Another thing I am confused about, is the fact that the OP said uniform acceleration. I thought that this means uniform acceleration in the tangential direction. Surely if you were in a car and put your foot down on the gas, and left it in one position, you would accelerate uniformly in the tangential direction. Does this mean, that in order to keep the side force below 6800N, you would need to ease off on the gas as your angular velocity increases?

8. Nov 5, 2009

### Staff: Mentor

I don't see where the OP problem statement says uniform acceleration... It says constant radius, and asks for the minimum possible time to accelerate, but that's about it (unless I'm missing something).

As for the calculation, I'm guessing it will be an integral equation, since the accelerations are not constant.

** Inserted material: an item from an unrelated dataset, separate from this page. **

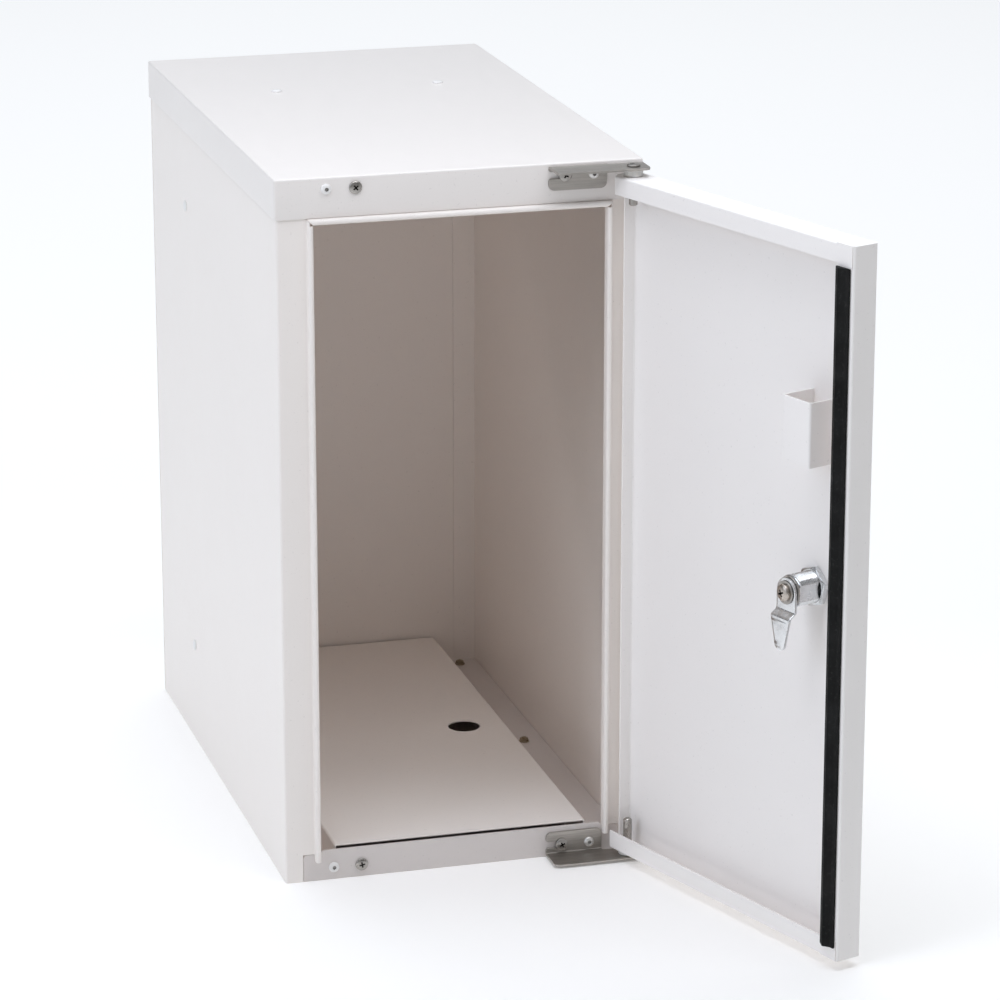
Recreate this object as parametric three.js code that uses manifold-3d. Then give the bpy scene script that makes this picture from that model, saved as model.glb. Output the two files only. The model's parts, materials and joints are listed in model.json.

EDIT -- And yes, you would be lifting a bit on the accelerator as you got going faster around the circle...

9. Nov 5, 2009

### paul_harris77

I am assuming that it means uniform tangential acceleration, since that it the direction of the velocity increase. Surely this means that the side force cannot be constant at 6800N, rather it is an upper bound, since radial acceleration HAS to increase?

10. Nov 5, 2009

### Staff: Mentor

I'm interpreting it as the magnitude of the total acceleration, which is the vector sum of the radial and tangential accelerations. You have the radial acceleration vector pointing in toward the center of the circle, and the tangential acceleration vector pointing in the direction that the car is moving (tangent to the circular motion). The vector sum is going to point mostly toward the center of the circle, but a bit forward of that with respect to the car. The magnitude of that vector sum is constrained by the max acceleration specified. So as the car moves faster and the radial component increases, the tangential component must decrease in order to keep the magnitude of the vector sum at that maxumum limit.